The great news is, fantastic bootstrap marketing is easy to do. If you pay attention to the following.
Know Yourself
Bootstrap marketing doesn’t start with dreaming up a cool idea. It starts with dreaming up a cool idea that will enhance your brand. In order to do that, you need to know what your brand is.
More important, you need to know what consumers appreciate about your brand.
There are a number of exercises I developed to help my clients get to the heart of their brand. In the spirit of bootstrapping, I also created this free workbook that helps you do the same. Try it.
Know Your Territory
I like to tell the story of the natural health and beauty chain I helped launch. Although we were all about bootstrap marketing, our approach was scattergun. Social media, flyers, ads on diner placemats, a mess.

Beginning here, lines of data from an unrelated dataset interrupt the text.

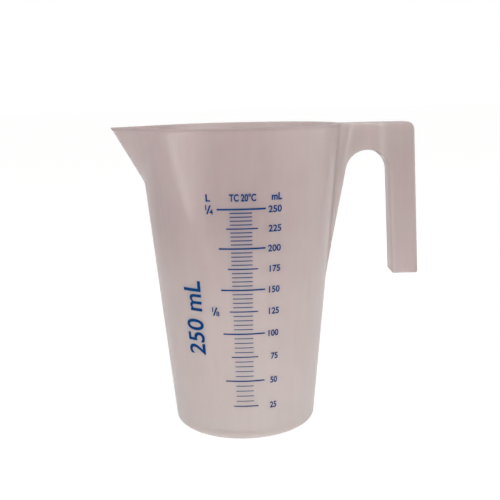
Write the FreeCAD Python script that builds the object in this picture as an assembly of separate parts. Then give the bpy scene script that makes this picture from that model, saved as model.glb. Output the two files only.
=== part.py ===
import FreeCAD, Part
import math
import os

# A 250 mL measuring beaker of moulded polypropylene: a tapered cup with a pouring spout, a hollow
# hook handle that is open below, and a scale printed on the front in blue ink.
# The cup's axis is +Z and z = 0 is the face it stands on. The spout points along -X, the handle
# along +X, and the scale faces -Y. All sizes are in millimetres and all angles in degrees.

# Cup
HEIGHT = 115.2
RIM_RADIUS = 38.2
BASE_RADIUS = 27.6
WALL = 1.25
FLOOR_THICKNESS = 2.0
FOOT_HEIGHT = 0.8
FOOT_WIDTH = 2.4
FOOT_CORNER = 1.2
FLOOR_COVE = 2.0
LIP_HEIGHT = 1.1
LIP_OVERHANG = 0.25
LIP_BEVEL = 0.3

# Spout
SPOUT_REACH = 10.2
SPOUT_DEPTH = 21.5
NOSE_RADIUS = 5.0
SPOUT_MARGIN = 4.0
SPOUT_STEPS = 9
ROOT_STEP = 0.02

# Handle: the grip is a square tube that leans outward, and the arm over the finger gap is an arch.
# The reach is from the rim to the back of the grip, and each drop is measured down from the rim.
ARM_REACH = 27.7
HANDLE_DEPTH = 9.8
HANDLE_WALL = 1.5
HANDLE_CORNER = 3.0
GRIP_THICKNESS = 10.0
GRIP_DROP = 58.2
GRIP_LEAN = 2.4
ARM_HEIGHT = 10.3
ARCH_RADIUS = 8.25
RIB_DROP = 53.3

# Printed scale
INK = 0.05
SCALE_FIRST = 25
SCALE_LAST = 250
SCALE_STEP = 5
LONG_HALF_ANGLE = 13.6
MEDIUM_HALF_ANGLE = 8.8
SHORT_HALF_ANGLE = 6.2
LONG_LINE = 0.5
MEDIUM_LINE = 0.42
SHORT_LINE = 0.38

# Printed lettering: cap heights, stroke width as a share of the cap height, and places by azimuth
# about the axis, counted from the front towards the handle
NUMBER_HEIGHT = 2.6
HEADING_HEIGHT = 2.8
FRACTION_HEIGHT = 1.9
MARK_HEIGHT = 7.4
STROKE_SHARE = 0.16
NUMBER_RIGHT_EDGE = 23.6
FRACTION_AZIMUTH = -18.0
FRACTION_OFFSET = 0.9
HEADING_RISE = 4.0
HEADING_AZIMUTH = 1.2
UNIT_AZIMUTH = 20.3
MARK_AZIMUTH = -33.5
MARK_MIDDLE_HEIGHT = 47.5

AXIS = FreeCAD.Vector(0, 0, 1)
ORIGIN = FreeCAD.Vector(0, 0, 0)
TAPER = (RIM_RADIUS - BASE_RADIUS) / HEIGHT
FLOOR_TOP = FOOT_HEIGHT + FLOOR_THICKNESS
LIP_BOTTOM = HEIGHT - LIP_HEIGHT
SPOUT_ROOT = HEIGHT - SPOUT_DEPTH


def point(x, y, z):
    return FreeCAD.Vector(x, y, z)


def outer_radius(z):
    return BASE_RADIUS + TAPER * z


def inner_radius(z):
    return outer_radius(z) - WALL


def closed_wire(points):
    return Part.makePolygon(points + points[:1])


def revolved(profile):
    """A full turn about the axis of a closed profile of (radius, height) pairs."""
    wire = closed_wire([point(r, 0, z) for r, z in profile])
    return Part.Face(wire).revolve(ORIGIN, AXIS, 360)


def cone(bottom, top, offset):
    """The solid cup from one height to another, grown outward by an offset."""
    radii = outer_radius(bottom) + offset, outer_radius(top) + offset
    return Part.makeCone(radii[0], radii[1], top - bottom, point(0, 0, bottom))


# ---- Floor, foot and wall -----------------------------------------------------------------------

def make_floor():
    """The flat floor, held up inside the foot ring."""
    return Part.makeCylinder(BASE_RADIUS - FOOT_WIDTH, FLOOR_THICKNESS, point(0, 0, FOOT_HEIGHT))


def make_foot():
    """The ring that the cup stands on, rounded at its outer corner."""
    inner = BASE_RADIUS - FOOT_WIDTH
    corner_top = point(outer_radius(FOOT_CORNER), 0, FOOT_CORNER)
    corner_bottom = point(BASE_RADIUS - FOOT_CORNER, 0, 0)
    reach = FOOT_CORNER * math.sqrt(0.5)
    corner_middle = point(BASE_RADIUS - FOOT_CORNER + reach, 0, FOOT_CORNER - reach)
    seat = [corner_top, point(outer_radius(FLOOR_TOP), 0, FLOOR_TOP), point(inner, 0, FLOOR_TOP),
            point(inner, 0, 0), corner_bottom]
    edges = Part.makePolygon(seat).Edges
    edges.append(Part.Arc(corner_bottom, corner_middle, corner_top).toShape())
    return Part.Face(Part.Wire(edges)).revolve(ORIGIN, AXIS, 360)


def make_wall():
    """The tapered wall from the floor to the lip, open where the spout takes its place."""
    cove_top = FLOOR_TOP + FLOOR_COVE
    shell = revolved([(outer_radius(FLOOR_TOP), FLOOR_TOP), (outer_radius(LIP_BOTTOM), LIP_BOTTOM),
                      (inner_radius(LIP_BOTTOM), LIP_BOTTOM), (inner_radius(cove_top), cove_top),
                      (inner_radius(FLOOR_TOP) - FLOOR_COVE, FLOOR_TOP)])
    spread = spout_sector()
    window = Part.makeCylinder(2 * RIM_RADIUS, SPOUT_DEPTH, point(0, 0, SPOUT_ROOT), AXIS, 2 * spread)
    window.rotate(ORIGIN, AXIS, 180 - spread)
    return shell.cut(window)


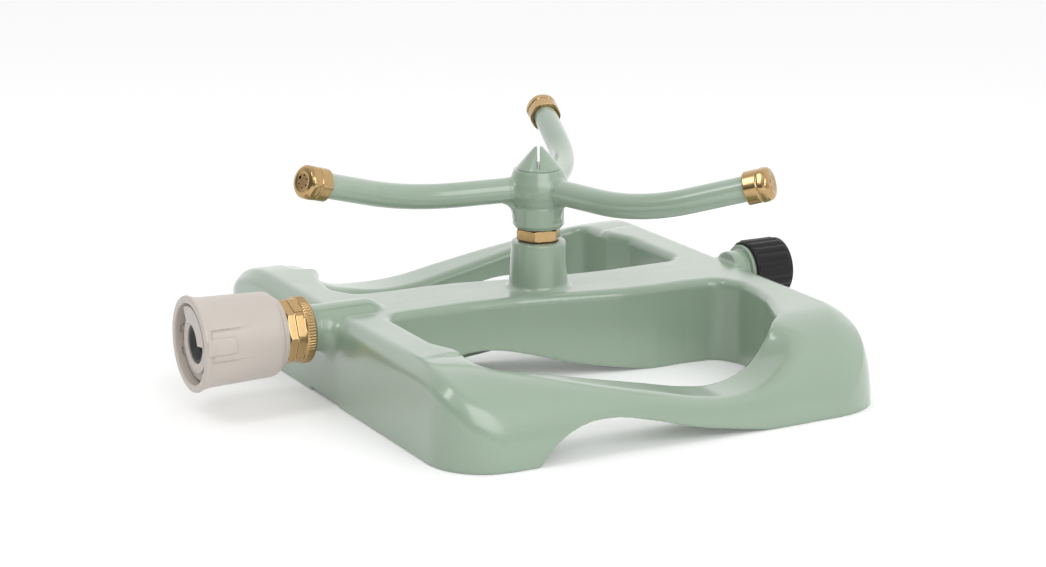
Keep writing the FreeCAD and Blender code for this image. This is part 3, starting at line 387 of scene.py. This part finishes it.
# Outlines of the near half of the base. The far half is the same turned round, except for its dip.
WINDOW_RADIUS = 9.0
WINDOW = [
    (-73.5, -99.0),
    (48.0, -99.0),
    (58.5, -96.2),
    (65.5, -89.5),
    (70.5, -78.0),
    (75.5, -66.0),
    (78.5, -54.0),
    (79.8, -42.0),
    (77.0, -36.5),
    (66.0, -35.6),
    (50.0, -36.3),
    (30.0, -34.8),
    (10.0, -30.8),
    (-20.0, -25.2),
    (-45.0, -23.6),
    (-78.5, -24.7),
    (-78.5, -64.0),
    (-73.5, -78.0),
]
DIP = [
    (-118.0, 46.0),
    (-86.0, 41.0),
    (-70.0, 36.6),
    (-45.0, 30.8),
    (-8.0, 22.8),
    (14.0, 18.2),
    (27.0, 16.9),
    (40.0, 19.2),
    (50.0, 24.2),
    (57.0, 30.4),
    (61.5, 36.5),
    (64.0, 43.0),
    (68.0, 64.0),
]
FAR_DIP = [
    (-118.0, 46.0),
    (-86.0, 41.0),
    (-70.0, 36.6),
    (-45.0, 30.8),
    (-8.0, 22.8),
    (14.0, 18.4),
    (27.0, 17.4),
    (40.0, 18.0),
    (50.0, 19.6),
    (57.0, 21.6),
    (63.0, 24.4),
    (68.0, 28.2),
    (72.5, 32.4),
    (77.0, 37.0),
    (82.0, 43.5),
    (87.0, 53.0),
    (91.0, 66.0),
]
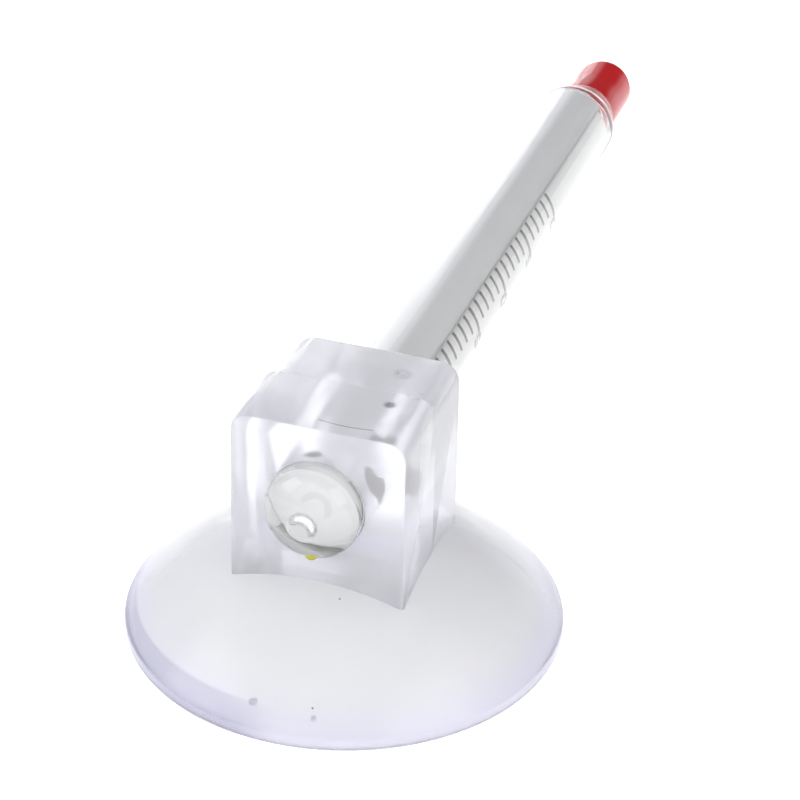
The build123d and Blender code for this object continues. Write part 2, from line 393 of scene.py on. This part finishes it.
def air_bubble(bm, centre, radius):
    """A small hollow, not quite round, with its surface turned inward."""
    made = bmesh.ops.create_icosphere(bm, subdivisions=3, radius=radius * MM)
    for vertex in made["verts"]:
        swelling = 1 + 0.08 * math.sin(vertex.co.x / radius / MM * 3)
        vertex.co = vertex.co * swelling + Vector(centre) * MM
    faces = {face for vertex in made["verts"] for face in vertex.link_faces}
    bmesh.ops.reverse_faces(bm, faces=list(faces))


bm = bmesh.new()
bm.from_mesh(clear_moulding.data)
air_bubble(bm, (-1.33, -12.0, 1.65), 0.27)
air_bubble(bm, (2.43, -12.05, 1.45), 0.18)
for step in range(9):
    swing = math.sin(step * 2.3)
    centre = (-1.0 + 0.2 * step + 0.3 * swing, 2.8 - 0.26 * step, block_top - 0.35 - 0.1 * swing)
    air_bubble(bm, centre, 0.13 + 0.05 * math.cos(step * 1.7))
bm.to_mesh(clear_moulding.data)
bm.free()
smooth(clear_moulding.data, 32)
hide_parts("suction_cup_skirt", "holder_block")
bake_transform(clear_moulding)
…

Then, one day, I paid closer attention to the massive parking lot in front of our store. Cars were constantly flooding in, stopping at the grocery store at the opposite end of the lot, then flooding out.
My solution was to pass out free samples of our products, stapled to funny postcards – the key being ‘pass out’, not slip under windshield wipers. The cost was about $100 for a hundred cards. Combined with the one-on-one way we delivered the cards to people getting into their cars, each hundred cards turned into about $1000 in sales. Not bad for a few walks around the parking lot.
So take a step back. You might be missing wonderful ad opportunities right under your nose.
Be Creative
If your idea of bootstrap marketing is folding your Sale flyer into a paper airplane, spare us the torture.
Great ideas sell. So use your imagination. And for goodness sake, test your idea out on a dozen random people before you head to the printers or programmers.
I used to simply draw my idea onto a piece of copy paper, then just show it to people. No explanation, no excuses for my terrible artistic abilities. If they laughed, the ad went to press. If not, back to the drawing board.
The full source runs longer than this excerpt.